The Burgh Arms of Inverkeithing are a coat of arms granted to the town of Inverkeithing in Fife, Scotland. The arms are taken from the Burgh seal of Inverkeithing, dating from before 1296, and were granted to the town in 1930.

== History ==
Inverkeithing was granted royal burgh status by 1161. The Inverkeithing Burgh Arms are taken from the obverse and reverse of the oldest known Burgh seal, examples of which are on record from 1296 and 1357.

In 1315, Robert I granted Inverkeithing a Cocketi Seal, which contained the Royal Arms of Scotland and the words "SIG. COCKETI VILLE DE INVERKEDIN".

The Marquis of Bute, in The Arms of the Royal and Parliamentary Burghs of Scotland (1897) writes of the Burgh arms of Inverkeithing: "On the waves of the sea a ship with prow and stern sails furled, the mast summounted by a cross".
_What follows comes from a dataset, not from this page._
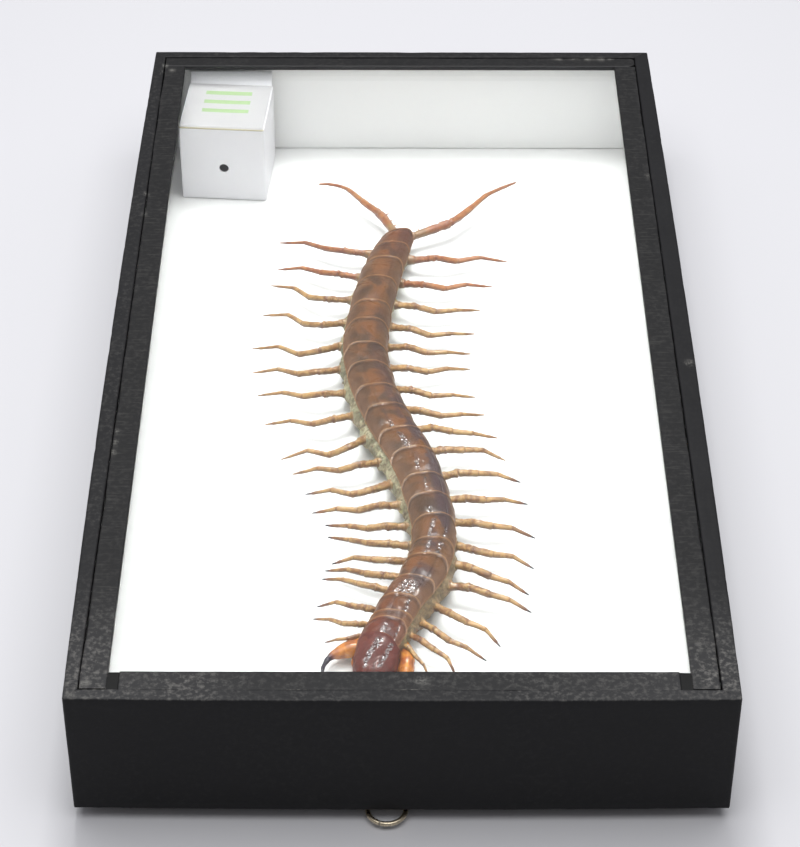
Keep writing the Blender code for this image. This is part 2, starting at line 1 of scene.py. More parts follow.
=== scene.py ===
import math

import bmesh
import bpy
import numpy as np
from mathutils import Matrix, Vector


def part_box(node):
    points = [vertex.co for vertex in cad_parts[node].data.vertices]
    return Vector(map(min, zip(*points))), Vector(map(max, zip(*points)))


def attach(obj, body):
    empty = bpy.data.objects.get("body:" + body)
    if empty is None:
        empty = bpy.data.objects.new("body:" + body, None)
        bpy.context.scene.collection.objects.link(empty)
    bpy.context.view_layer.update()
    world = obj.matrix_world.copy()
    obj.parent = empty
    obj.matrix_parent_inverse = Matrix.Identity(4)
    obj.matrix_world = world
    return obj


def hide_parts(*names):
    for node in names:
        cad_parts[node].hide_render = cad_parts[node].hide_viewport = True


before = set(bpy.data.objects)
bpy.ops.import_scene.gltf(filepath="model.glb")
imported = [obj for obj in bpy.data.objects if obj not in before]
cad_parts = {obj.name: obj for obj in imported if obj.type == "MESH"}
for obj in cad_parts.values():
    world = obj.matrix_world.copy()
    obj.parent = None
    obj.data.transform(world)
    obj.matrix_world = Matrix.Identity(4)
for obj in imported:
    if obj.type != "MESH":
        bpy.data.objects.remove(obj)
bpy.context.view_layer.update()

# Looks of the framed centipede: a black paper-covered display box that lies on its back,
# with a large dried centipede and a card box of moth repellent behind its glass.
#
# Shapes are worked out in mm in the box's own frame, (x, y, height over the white card)
# or (x, y, height over the back), and put into the shared frame in metres at the end.

MM = 0.001
PER_MM = 1000.0  # Object coordinates are in metres, and textures work in mm
BOX, RING = "display_box", "ring"

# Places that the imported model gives, in metres
BACK_LOW, BACK_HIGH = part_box("back_board")
BOX_Y = (BACK_LOW.y + BACK_HIGH.y) / 2
BACK_Z = BACK_LOW.z
CARD_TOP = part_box("backing_card")[1].z

# Box, mm
WIDTH = 150.6
LENGTH = 280.8
DEPTH = 35.1
WALL = 3.2
WALL_RIGHT = 4.2
LEFT_BOW = 1.0
RIGHT_BOW = 0.65
NEAR_BOW = 0.6
EDGE_ROUND = 0.45
STRIP_SNUG = 0.26  # how far a strip's paper reaches out to the wall over its solid
CORNER_ROUND = 0.7

# Centipede: its midline from tail to head, mm from the middle of the box
MIDLINE_MM = ((1, 86), (-4, 68), (-8, 48), (-10.5, 26), (-9.5, 10), (-5, -9), (1.5, -26), (6, -43),
              (8, -58), (6, -71), (0, -83), (-5, -94), (-6.5, -102), (-7, -108))
TAIL_START = 4.0
SEGMENTS = (5, 13.5, 10.5, 11, 10.5, 10, 10, 10, 9, 10, 10, 10, 8.5, 8.5, 8.5, 6.5, 8, 6.5, 7, 4.5, 5.5)
# The back plates' rear edges along the midline. The short collar behind the first leg pair
# is narrower than its segment.
PLATE_EDGES = (5.6, 14, 22.7, 33.6, 46, 54.7, 66, 74.8, 85.4, 94.6, 105.5, 114.5, 125, 132.9, 141.3, 150.1,
               156.8, 165.9, 173.2, 178.7, 181.4, 187.8)
BODY_WIDTH = ((0, 5), (5, 7.6), (9, 9.4), (15, 11), (33, 12.2), (60, 12.9), (90, 14), (112, 14.2), (130, 13),
              (147, 11.4), (160, 12.6), (170, 12.2), (180, 11), (188, 10.6))
BODY_LEAN = ((0, 0.8), (22, 0), (40, 0.3), (62, 0.3), (80, 0.8), (95, 1.6), (115, 1.8), (128, 1.2),
             (140, 1), (150, 0.3), (160, -0.7), (172, -0.9), (183, 0.3), (200, 0.3))
BODY_ROLL = ((0, 10), (30, 6), (62, 10), (126, 12), (140, 4), (152, -10), (175, -14),
             (188, -8))  # degrees to +X
BODY_RISE = ((4, 0.5), (40, 1), (168, 1), (187, 0.8))
BODY_MIDDLE = 4.3
BODY_UP = 4.8
BODY_DOWN = 4.0
SECTION_ROUND = 0.8
SKIN_ROWS, SKIN_AROUND = 560, 56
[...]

The arms were granted to the Royal Burgh of Inverkeithing on December 29, 1930. After the Local Government (Scotland) Act 1973 abolished Royal Burghs in 1975, the arms were given to the new Inverkeithing Community Council.

== Symbolism ==
The left hand side of the Arms depicts a ship, recalling “the passage and ship of Inverkeithing ” granted by David I of Scotland to the monks of Dunfermline in 1129.

The right hand side shows St Peter, patron saint of the Royal Burgh of Inverkeithing, holding his keys and a model of the parish church. The Saint's halo may refer to the connection Inverkeithing had, through its ferry, with the shrine of St Margaret at Dunfermline.